··· Data lines

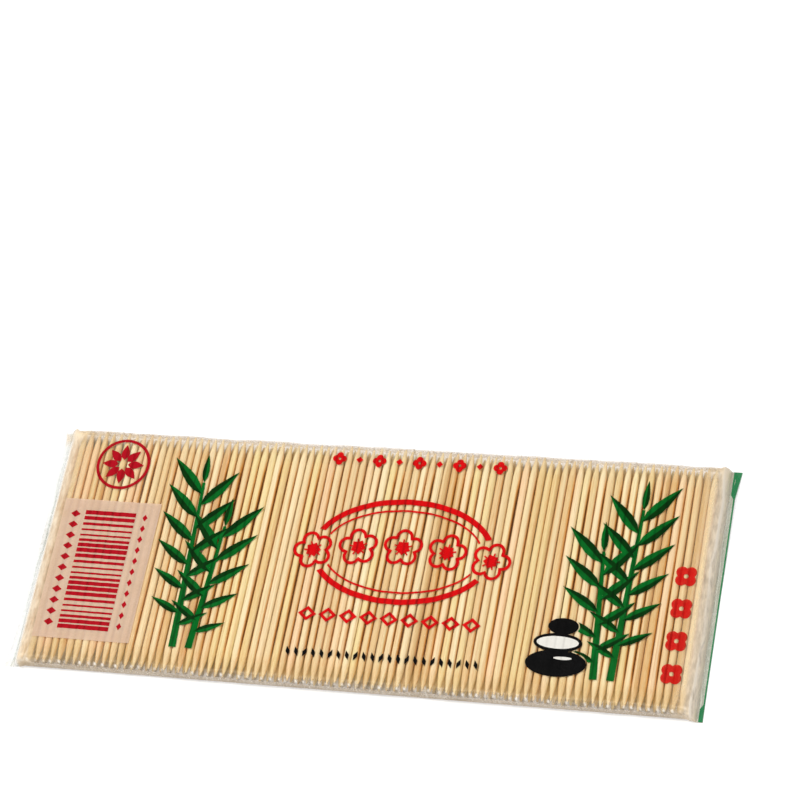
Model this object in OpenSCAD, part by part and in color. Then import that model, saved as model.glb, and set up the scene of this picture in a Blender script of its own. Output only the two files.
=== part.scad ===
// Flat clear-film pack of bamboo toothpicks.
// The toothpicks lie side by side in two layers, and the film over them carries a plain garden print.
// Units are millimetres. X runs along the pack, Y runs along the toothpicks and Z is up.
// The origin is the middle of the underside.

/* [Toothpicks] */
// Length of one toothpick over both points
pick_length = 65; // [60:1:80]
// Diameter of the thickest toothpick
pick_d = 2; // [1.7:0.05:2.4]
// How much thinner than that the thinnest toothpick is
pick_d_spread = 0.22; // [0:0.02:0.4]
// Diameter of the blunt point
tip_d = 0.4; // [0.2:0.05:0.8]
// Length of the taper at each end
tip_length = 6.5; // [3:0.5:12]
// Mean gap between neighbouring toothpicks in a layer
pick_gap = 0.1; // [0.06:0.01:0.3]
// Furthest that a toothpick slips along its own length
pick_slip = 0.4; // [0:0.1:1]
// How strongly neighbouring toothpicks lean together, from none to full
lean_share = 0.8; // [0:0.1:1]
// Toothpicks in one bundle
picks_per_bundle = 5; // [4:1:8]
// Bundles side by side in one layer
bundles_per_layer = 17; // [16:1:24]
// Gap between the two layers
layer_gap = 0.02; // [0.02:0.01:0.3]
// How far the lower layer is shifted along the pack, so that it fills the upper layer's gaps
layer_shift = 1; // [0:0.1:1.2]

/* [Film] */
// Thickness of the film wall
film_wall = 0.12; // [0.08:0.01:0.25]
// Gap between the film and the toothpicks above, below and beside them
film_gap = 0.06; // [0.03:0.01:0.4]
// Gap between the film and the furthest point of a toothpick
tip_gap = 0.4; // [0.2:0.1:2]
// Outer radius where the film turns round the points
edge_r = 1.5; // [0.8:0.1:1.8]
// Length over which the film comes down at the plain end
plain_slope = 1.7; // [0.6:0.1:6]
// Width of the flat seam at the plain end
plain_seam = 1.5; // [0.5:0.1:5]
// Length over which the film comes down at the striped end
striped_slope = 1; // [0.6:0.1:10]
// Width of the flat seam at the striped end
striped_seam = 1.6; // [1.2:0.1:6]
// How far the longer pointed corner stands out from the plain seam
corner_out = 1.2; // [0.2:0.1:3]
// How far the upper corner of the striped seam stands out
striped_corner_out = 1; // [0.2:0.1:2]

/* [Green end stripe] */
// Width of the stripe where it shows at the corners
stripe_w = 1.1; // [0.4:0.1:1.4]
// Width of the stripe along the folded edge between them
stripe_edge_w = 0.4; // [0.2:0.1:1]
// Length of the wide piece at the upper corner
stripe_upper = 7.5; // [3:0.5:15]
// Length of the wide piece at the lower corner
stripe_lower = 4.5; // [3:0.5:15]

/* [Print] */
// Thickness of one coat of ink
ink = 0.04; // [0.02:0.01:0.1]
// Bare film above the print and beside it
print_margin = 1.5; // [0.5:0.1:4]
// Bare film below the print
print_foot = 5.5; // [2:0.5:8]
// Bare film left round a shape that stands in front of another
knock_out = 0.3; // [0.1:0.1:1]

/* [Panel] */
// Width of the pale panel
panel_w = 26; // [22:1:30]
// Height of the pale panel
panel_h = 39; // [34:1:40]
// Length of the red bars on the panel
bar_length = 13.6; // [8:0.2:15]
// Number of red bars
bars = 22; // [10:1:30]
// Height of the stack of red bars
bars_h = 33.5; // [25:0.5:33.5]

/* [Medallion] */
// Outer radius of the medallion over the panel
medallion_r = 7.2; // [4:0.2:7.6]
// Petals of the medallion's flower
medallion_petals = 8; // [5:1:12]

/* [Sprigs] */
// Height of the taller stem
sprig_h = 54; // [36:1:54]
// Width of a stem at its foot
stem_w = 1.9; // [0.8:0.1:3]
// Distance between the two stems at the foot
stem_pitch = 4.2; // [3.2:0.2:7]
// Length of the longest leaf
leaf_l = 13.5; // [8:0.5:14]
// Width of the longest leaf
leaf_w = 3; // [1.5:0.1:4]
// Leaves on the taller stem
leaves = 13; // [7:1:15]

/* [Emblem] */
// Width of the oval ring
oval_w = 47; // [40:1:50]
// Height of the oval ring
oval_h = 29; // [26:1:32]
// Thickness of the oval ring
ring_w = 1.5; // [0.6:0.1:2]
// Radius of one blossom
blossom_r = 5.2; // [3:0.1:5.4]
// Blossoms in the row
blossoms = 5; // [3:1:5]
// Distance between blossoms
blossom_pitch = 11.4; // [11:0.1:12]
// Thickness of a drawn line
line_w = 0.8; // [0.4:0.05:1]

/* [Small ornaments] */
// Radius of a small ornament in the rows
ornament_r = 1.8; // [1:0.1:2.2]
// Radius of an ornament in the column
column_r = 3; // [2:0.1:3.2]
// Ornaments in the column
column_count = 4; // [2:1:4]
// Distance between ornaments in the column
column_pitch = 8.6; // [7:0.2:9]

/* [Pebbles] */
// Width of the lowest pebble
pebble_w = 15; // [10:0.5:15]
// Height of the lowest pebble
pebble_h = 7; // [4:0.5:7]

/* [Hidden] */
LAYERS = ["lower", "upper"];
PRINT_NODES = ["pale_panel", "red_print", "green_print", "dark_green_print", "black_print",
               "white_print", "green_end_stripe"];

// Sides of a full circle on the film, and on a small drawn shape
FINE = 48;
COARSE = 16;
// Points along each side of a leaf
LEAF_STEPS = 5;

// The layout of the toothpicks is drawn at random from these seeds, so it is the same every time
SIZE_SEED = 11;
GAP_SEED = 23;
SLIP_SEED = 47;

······
··· Data lines

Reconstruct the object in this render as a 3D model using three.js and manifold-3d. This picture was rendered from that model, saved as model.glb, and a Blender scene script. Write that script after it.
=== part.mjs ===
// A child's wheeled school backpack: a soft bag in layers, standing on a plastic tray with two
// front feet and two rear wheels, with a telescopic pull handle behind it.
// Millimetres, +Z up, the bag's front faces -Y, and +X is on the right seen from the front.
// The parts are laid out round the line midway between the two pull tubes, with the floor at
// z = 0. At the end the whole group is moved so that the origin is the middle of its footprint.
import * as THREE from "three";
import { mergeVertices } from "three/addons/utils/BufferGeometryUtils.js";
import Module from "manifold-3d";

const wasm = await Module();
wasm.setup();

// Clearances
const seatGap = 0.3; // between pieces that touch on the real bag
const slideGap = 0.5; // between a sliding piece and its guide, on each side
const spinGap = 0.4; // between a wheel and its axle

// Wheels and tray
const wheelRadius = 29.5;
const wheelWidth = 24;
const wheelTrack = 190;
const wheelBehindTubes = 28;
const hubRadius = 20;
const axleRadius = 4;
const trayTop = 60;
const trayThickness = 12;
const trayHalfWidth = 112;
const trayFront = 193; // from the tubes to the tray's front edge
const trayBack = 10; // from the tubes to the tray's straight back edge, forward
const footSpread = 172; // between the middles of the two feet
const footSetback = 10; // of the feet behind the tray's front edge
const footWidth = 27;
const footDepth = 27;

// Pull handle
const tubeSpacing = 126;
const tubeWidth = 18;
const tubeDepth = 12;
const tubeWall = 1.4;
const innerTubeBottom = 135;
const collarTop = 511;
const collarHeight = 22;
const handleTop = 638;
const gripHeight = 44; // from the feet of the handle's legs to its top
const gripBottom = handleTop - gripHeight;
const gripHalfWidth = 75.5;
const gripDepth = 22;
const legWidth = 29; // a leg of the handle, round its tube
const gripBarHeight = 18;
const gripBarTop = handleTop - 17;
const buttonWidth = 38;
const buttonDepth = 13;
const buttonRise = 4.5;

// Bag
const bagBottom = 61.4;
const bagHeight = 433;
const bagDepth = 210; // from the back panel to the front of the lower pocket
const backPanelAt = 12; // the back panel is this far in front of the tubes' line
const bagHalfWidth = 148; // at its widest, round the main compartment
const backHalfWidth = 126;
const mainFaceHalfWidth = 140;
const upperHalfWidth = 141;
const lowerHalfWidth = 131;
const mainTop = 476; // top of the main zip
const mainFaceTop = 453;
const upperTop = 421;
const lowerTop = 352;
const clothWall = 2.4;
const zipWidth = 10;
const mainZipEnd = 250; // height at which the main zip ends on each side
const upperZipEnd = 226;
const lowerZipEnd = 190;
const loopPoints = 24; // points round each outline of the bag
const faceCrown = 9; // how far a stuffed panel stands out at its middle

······

* **What to do**: Reproduce the lines exactly, taking as the first line the one with "Model this object" and as the last line the one with "of the underside.", and include nothing else.

* **Solution to the exercise**:
Model this object in OpenSCAD, part by part and in color. Then import that model, saved as model.glb, and set up the scene of this picture in a Blender script of its own. Output only the two files.
=== part.scad ===
// Flat clear-film pack of bamboo toothpicks.
// The toothpicks lie side by side in two layers, and the film over them carries a plain garden print.
// Units are millimetres. X runs along the pack, Y runs along the toothpicks and Z is up.
// The origin is the middle of the underside.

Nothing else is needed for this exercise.